**GOAL**
Print all of the data exactly as written.

**DATASET SECTION**
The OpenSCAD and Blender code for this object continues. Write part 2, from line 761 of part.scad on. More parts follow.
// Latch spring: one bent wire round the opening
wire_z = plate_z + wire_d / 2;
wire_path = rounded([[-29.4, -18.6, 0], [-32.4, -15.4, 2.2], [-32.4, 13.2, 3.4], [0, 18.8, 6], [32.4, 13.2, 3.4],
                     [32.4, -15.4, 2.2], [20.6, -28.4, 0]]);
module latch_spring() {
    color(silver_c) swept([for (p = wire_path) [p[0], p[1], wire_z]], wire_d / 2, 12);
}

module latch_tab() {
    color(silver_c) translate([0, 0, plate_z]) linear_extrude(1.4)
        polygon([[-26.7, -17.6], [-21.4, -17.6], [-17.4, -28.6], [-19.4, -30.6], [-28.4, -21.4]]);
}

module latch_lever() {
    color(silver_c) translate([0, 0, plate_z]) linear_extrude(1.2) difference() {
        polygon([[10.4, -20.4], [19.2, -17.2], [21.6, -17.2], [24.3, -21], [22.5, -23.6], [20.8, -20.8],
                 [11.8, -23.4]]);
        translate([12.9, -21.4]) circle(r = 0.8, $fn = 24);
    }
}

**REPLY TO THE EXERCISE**
The OpenSCAD and Blender code for this object continues. Write part 2, from line 761 of part.scad on. More parts follow.
// Latch spring: one bent wire round the opening
wire_z = plate_z + wire_d / 2;
wire_path = rounded([[-29.4, -18.6, 0], [-32.4, -15.4, 2.2], [-32.4, 13.2, 3.4], [0, 18.8, 6], [32.4, 13.2, 3.4],
                     [32.4, -15.4, 2.2], [20.6, -28.4, 0]]);
module latch_spring() {
    color(silver_c) swept([for (p = wire_path) [p[0], p[1], wire_z]], wire_d / 2, 12);
}

module latch_tab() {
    color(silver_c) translate([0, 0, plate_z]) linear_extrude(1.4)
        polygon([[-26.7, -17.6], [-21.4, -17.6], [-17.4, -28.6], [-19.4, -30.6], [-28.4, -21.4]]);
}

module latch_lever() {
    color(silver_c) translate([0, 0, plate_z]) linear_extrude(1.2) difference() {
        polygon([[10.4, -20.4], [19.2, -17.2], [21.6, -17.2], [24.3, -21], [22.5, -23.6], [20.8, -20.8],
                 [11.8, -23.4]]);
        translate([12.9, -21.4]) circle(r = 0.8, $fn = 24);
    }
}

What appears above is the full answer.